The announcement comes just a month after the finance minister, Arun Jaitley, said during his budget presentation that Sebi was preparing to allow Reits to be listed and traded on the stock exchanges.

A statement on the Sebi website said that value of assets that Reits must own should be at least 5bn rupees (Dh300 million) and the minimum size of their IPO should be 2.5bn rupees.

The minimum investment limit for investors has been set at 200,000 rupees.

Reits mainly invest in income-producing real estate assets and their earnings are mostly distributed to their shareholders. They generally get special tax treatment.

The regulator also said the trusts should primarily have at least 80 per cent of assets in completed and revenue-generating properties and the other 20 per cent can be invested in mortgage-backed securities, government securities and money-market instruments, among others.

According to the broker Cushman & Wakefield, Reit-funded assets in India may reach $20bn by 2020, of which as much as $12bn could be raised in the first three to five years.
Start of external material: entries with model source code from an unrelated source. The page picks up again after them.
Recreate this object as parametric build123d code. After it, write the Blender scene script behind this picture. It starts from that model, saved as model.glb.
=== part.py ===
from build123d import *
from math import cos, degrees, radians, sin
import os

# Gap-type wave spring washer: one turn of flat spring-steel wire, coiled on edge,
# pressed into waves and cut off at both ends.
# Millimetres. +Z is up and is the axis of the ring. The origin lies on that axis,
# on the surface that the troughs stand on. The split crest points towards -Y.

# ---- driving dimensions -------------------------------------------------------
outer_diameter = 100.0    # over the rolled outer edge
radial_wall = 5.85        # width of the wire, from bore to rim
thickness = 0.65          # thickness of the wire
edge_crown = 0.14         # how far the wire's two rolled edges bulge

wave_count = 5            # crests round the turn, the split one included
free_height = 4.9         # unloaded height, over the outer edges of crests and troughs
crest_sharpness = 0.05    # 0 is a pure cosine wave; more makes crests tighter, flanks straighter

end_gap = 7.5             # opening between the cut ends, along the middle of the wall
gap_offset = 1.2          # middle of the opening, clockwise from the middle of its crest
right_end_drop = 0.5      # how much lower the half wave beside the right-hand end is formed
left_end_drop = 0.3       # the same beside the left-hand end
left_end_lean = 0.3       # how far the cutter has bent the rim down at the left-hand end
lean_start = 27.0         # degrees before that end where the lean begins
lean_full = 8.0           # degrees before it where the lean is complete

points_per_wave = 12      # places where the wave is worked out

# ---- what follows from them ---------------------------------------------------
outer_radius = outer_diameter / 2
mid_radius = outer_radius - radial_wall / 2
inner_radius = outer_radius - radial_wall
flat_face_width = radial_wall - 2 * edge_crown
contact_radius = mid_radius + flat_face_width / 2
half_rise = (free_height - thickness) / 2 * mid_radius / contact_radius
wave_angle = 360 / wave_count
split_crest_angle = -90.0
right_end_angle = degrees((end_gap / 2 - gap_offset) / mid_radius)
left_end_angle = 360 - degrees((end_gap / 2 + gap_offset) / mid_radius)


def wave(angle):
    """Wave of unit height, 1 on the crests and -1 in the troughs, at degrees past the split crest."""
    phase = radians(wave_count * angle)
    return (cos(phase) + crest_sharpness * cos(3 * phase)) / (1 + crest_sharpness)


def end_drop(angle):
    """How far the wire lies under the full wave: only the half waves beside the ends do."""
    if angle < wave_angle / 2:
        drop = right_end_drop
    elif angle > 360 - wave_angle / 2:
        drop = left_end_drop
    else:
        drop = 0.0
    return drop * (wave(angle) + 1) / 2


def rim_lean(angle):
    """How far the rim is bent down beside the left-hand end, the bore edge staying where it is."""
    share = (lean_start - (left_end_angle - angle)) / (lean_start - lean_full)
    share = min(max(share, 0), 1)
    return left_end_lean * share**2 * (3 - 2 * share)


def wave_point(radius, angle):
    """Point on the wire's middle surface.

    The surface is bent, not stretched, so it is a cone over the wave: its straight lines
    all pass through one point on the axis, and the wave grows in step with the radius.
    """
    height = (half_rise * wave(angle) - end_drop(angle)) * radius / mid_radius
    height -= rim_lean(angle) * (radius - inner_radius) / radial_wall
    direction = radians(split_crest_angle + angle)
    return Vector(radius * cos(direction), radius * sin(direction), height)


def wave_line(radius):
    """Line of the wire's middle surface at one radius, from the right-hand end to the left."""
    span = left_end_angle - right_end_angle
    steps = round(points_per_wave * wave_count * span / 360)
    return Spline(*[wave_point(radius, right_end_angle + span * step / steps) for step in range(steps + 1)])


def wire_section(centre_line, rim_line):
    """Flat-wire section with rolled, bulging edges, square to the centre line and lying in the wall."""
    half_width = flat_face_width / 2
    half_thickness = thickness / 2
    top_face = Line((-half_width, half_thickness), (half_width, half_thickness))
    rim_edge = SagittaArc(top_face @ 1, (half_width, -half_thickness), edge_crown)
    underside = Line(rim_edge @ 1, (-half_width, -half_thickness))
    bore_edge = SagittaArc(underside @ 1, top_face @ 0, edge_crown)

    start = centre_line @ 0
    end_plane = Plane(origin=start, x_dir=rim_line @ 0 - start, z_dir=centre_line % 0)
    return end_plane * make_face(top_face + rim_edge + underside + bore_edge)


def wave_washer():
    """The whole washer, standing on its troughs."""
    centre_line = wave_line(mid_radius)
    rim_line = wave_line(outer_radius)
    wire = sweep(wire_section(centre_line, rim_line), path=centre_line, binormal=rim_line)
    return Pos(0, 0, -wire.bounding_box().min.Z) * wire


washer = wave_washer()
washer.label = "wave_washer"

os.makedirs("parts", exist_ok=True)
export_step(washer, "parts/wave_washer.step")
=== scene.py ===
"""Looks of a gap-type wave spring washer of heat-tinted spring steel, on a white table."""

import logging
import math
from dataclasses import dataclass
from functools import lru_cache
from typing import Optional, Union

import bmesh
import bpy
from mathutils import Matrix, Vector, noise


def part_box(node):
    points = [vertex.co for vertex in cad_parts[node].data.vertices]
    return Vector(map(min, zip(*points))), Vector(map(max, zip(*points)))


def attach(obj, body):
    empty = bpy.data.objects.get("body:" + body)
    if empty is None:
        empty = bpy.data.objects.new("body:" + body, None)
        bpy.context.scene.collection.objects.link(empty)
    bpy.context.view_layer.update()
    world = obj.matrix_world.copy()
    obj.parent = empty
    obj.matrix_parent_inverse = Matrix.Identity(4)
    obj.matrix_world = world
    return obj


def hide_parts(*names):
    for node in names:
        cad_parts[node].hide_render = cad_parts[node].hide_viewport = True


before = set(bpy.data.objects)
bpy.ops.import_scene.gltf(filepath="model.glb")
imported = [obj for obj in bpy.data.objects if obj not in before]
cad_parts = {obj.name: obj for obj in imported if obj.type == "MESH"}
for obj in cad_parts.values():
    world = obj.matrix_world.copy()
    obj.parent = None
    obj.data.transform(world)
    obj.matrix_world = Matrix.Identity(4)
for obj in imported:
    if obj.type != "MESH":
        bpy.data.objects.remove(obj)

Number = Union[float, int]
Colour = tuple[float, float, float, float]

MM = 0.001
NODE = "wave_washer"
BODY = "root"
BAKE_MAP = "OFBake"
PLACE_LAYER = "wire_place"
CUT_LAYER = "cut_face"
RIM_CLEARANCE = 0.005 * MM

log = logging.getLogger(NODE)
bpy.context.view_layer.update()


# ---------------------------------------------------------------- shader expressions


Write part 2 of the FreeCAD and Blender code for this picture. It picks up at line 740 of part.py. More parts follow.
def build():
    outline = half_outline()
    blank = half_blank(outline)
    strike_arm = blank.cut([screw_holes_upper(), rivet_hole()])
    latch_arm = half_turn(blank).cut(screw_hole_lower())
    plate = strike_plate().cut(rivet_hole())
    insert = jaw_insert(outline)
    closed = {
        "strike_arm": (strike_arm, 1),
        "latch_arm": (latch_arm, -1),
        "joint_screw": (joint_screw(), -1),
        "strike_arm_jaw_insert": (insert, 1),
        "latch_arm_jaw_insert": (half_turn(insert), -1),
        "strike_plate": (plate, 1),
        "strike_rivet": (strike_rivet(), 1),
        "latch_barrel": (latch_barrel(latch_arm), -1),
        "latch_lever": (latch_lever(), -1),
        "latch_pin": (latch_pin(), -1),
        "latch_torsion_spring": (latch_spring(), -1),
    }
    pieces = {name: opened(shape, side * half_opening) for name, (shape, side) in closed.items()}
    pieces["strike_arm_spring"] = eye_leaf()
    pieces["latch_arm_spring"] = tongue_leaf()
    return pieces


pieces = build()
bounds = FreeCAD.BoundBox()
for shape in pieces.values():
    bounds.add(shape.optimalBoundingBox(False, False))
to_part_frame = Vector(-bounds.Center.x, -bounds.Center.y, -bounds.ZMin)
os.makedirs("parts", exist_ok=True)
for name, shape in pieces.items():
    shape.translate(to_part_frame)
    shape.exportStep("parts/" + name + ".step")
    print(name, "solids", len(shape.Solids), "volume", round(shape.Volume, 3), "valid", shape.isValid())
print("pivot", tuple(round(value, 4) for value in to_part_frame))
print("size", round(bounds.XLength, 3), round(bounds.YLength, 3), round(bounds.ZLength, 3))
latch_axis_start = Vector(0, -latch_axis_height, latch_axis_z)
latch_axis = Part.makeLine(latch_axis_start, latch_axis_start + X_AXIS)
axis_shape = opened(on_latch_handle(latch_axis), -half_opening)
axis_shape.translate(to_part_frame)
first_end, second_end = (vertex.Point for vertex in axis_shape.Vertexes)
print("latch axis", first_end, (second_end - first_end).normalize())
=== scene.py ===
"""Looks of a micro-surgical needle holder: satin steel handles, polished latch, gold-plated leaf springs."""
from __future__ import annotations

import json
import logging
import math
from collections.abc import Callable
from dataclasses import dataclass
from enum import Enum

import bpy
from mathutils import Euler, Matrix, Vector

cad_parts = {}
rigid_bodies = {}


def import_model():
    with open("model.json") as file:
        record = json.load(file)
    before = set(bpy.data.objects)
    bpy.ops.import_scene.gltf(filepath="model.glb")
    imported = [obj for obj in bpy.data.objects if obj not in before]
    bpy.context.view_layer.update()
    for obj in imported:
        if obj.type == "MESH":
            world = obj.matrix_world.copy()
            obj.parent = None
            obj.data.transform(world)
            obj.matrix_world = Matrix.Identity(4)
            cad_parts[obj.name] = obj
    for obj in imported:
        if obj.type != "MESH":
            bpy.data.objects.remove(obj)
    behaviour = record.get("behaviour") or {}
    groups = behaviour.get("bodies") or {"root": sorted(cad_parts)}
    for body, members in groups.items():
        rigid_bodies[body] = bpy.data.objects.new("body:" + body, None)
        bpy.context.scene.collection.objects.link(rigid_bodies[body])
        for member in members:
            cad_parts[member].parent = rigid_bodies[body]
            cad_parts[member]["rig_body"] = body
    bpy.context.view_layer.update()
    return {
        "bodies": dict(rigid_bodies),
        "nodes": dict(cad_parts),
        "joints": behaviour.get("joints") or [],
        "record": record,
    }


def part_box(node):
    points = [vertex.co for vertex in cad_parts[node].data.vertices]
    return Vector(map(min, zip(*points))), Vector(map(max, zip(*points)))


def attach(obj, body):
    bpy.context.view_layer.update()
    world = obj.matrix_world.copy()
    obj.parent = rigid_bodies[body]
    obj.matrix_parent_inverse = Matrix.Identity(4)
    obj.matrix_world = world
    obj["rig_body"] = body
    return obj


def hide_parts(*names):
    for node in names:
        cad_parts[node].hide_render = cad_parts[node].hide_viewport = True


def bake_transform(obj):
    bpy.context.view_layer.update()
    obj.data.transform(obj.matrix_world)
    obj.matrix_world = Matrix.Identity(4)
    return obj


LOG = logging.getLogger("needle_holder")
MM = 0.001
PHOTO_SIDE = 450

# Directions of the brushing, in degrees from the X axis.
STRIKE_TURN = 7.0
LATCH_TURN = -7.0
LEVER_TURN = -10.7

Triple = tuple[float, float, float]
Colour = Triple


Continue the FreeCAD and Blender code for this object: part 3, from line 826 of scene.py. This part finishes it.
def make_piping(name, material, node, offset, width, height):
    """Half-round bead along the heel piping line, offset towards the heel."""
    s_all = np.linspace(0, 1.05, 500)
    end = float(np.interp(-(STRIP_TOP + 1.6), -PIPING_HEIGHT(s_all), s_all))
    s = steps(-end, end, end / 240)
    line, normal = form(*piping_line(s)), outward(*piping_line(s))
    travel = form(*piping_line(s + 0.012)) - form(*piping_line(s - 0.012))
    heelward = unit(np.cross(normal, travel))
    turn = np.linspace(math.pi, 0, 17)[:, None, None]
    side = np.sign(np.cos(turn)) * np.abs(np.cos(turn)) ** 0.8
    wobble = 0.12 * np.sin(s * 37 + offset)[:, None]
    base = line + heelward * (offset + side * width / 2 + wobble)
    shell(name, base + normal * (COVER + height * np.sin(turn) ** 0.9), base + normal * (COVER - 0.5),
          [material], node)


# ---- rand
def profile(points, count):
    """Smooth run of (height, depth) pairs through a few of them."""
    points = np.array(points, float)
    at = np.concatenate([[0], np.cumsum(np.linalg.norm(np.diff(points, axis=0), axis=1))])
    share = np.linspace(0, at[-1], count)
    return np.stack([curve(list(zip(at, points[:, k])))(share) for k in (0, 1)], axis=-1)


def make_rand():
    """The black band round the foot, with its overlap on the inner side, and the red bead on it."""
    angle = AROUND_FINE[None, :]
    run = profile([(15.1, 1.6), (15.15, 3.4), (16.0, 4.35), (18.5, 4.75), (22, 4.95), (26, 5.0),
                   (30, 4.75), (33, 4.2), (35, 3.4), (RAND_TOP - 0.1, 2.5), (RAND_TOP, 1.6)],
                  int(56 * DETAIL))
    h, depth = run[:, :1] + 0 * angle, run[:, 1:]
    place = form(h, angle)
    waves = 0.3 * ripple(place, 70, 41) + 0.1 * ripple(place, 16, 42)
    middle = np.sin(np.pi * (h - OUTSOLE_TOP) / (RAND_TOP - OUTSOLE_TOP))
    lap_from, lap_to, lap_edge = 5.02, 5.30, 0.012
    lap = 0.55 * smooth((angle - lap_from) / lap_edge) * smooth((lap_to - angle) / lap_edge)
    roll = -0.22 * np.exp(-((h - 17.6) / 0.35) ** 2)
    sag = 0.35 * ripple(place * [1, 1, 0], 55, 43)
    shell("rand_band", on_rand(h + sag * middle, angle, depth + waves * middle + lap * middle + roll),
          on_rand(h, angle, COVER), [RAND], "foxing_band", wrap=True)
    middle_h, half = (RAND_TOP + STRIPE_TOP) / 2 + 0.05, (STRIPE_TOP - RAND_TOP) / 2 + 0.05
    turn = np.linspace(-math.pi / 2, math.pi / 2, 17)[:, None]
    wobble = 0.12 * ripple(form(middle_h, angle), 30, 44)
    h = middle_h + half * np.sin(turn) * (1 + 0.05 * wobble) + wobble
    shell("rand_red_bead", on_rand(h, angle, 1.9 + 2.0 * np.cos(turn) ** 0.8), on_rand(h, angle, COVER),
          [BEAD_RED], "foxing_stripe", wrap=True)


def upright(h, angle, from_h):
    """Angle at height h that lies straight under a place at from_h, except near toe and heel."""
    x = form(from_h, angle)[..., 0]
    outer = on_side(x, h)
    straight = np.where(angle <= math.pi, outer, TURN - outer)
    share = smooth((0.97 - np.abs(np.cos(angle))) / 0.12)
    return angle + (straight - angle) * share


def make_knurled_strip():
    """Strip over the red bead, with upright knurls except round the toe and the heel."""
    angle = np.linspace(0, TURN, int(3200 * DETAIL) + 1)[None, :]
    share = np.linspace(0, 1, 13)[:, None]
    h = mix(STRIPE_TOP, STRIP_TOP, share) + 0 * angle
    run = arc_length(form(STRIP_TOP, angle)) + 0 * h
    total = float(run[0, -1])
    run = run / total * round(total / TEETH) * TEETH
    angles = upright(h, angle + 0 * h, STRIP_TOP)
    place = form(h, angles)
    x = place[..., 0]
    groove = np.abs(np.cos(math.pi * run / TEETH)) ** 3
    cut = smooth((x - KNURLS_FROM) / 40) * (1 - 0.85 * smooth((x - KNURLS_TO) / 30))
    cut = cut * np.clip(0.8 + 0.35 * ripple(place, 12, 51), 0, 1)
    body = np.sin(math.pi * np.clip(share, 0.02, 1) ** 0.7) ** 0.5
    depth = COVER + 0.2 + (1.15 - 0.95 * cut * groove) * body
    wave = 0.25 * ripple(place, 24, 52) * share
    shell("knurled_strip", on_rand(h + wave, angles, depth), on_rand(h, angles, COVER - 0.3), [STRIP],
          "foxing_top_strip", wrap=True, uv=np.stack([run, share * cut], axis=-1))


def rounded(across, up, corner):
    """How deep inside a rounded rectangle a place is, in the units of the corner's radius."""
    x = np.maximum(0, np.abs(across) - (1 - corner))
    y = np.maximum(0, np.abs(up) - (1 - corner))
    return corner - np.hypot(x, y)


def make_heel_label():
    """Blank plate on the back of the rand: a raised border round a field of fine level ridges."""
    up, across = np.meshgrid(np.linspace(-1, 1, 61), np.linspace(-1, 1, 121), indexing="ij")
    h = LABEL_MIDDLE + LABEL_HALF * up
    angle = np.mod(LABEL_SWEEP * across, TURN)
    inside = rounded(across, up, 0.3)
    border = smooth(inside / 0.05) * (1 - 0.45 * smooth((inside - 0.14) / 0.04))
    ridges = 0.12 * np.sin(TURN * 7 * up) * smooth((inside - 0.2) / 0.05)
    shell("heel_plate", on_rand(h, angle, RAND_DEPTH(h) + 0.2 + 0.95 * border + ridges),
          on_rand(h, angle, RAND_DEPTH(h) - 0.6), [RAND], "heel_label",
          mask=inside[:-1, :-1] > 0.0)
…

Earlier this month Priyaranjan Kumar, the regional director of capital markets at Cushman & Wakefield in Singapore, told Bloomberg that “Reits could be the game changer for India’s property sector. It will force much-needed transparency at least in the commercial sector, and lower the reliance on financing from banks and incentivise developers to own and manage assets with a long-term view.”

The introduction of Reits will provide a new source of funding for cash-strapped developers who are struggling to reduce debt amid the highest interest rates in Asia and economic growth near the lowest in a decade. The new rules will give investors the ability to participate in the country’s property market without investing directly.

“These initiatives have opened up an additional window of funding support to the infrastructure and real-estate sectors,” said Nirmal Gangwal, the managing director at Brescon Corporate Avisors, an independent financial advisory firm. “This was long overdue.”

The combined debt of India’s six largest developers climbed to a record 394bn rupees in the 12 months through March 31.